Chaffetz is also miffed that John Beale, the former EPA employee who posed as a CIA agent and pleaded guilty in 2013 to stealing nearly $900,000 in salary and benefits, occupied a position overseeing major air quality issues.

"He testified that he hadn’t showed up for years at work," Chaffetz said. "It kind of begs the question, ‘How are they implementing all of these rules? Who is in charge? Who is making these decisions? Were they just rubber stamped?’"

EPA was a whipping boy for the Issa-led committee last Congress, thanks in large part to Beale and the porn fiasco.

Issa last summer threatened to hold McCarthy in contempt over subpoenaed documents that he argued the agency was withholding. In September, he and other Republicans began to probe EPA’s relationship with the Natural Resources Defense Council as it pushed a power plant emissions rule and scrutinized the proposed Pebble mine in Alaska’s Bristol Bay watershed.

Chaffetz last month wrote in the Deseret News that the Obama administration is a "target-rich environment" for oversight. He pledged "to create effective reforms that deter future abuses."

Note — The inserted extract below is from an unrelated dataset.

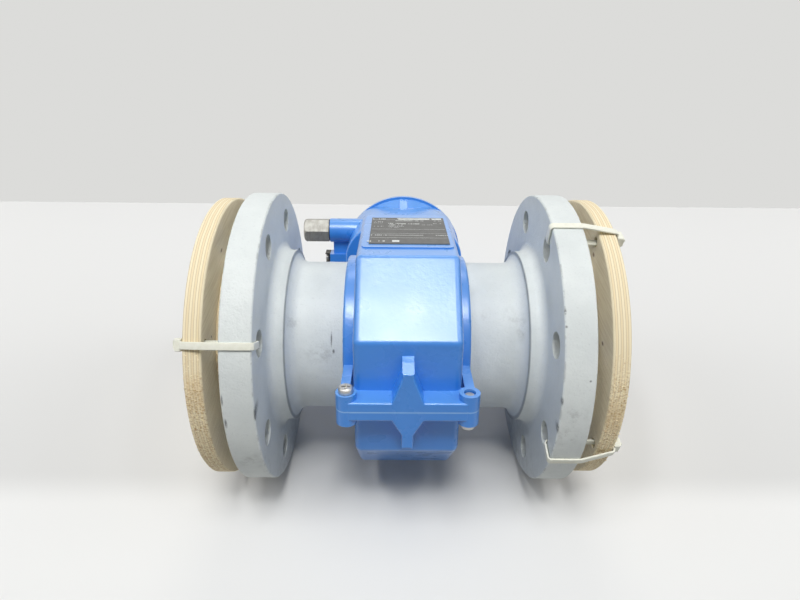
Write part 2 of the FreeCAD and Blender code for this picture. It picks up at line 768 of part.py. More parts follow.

He did not say what kind of legislation he might pursue but pledged to collaborate closely with Bishop and the chairmen of the Appropriations Committee subpanels overseeing the Interior, Energy and EPA budgets.

"I’m not ready to announce any pieces of legislation, but they will fight back these onerous, unilateral decisions by the Obama administration," he said.

The Obama administration’s green allies are not thrilled with Chaffetz’s oversight plans.

"In the last two years alone, the House Natural Resources Committee has wasted more than $2 million of taxpayer money on document requests and time-wasting exercises that are intended to stop professionals at the National Park Service, Fish and Wildlife Service and other agencies from doing their jobs," said Matt Lee-Ashley, a senior fellow at the Center for American Progress and a former Obama Interior official. "It’s not clear how creating yet another congressional subcommittee is going to add up to anything other than more political theater and more taxpayer money down the drain."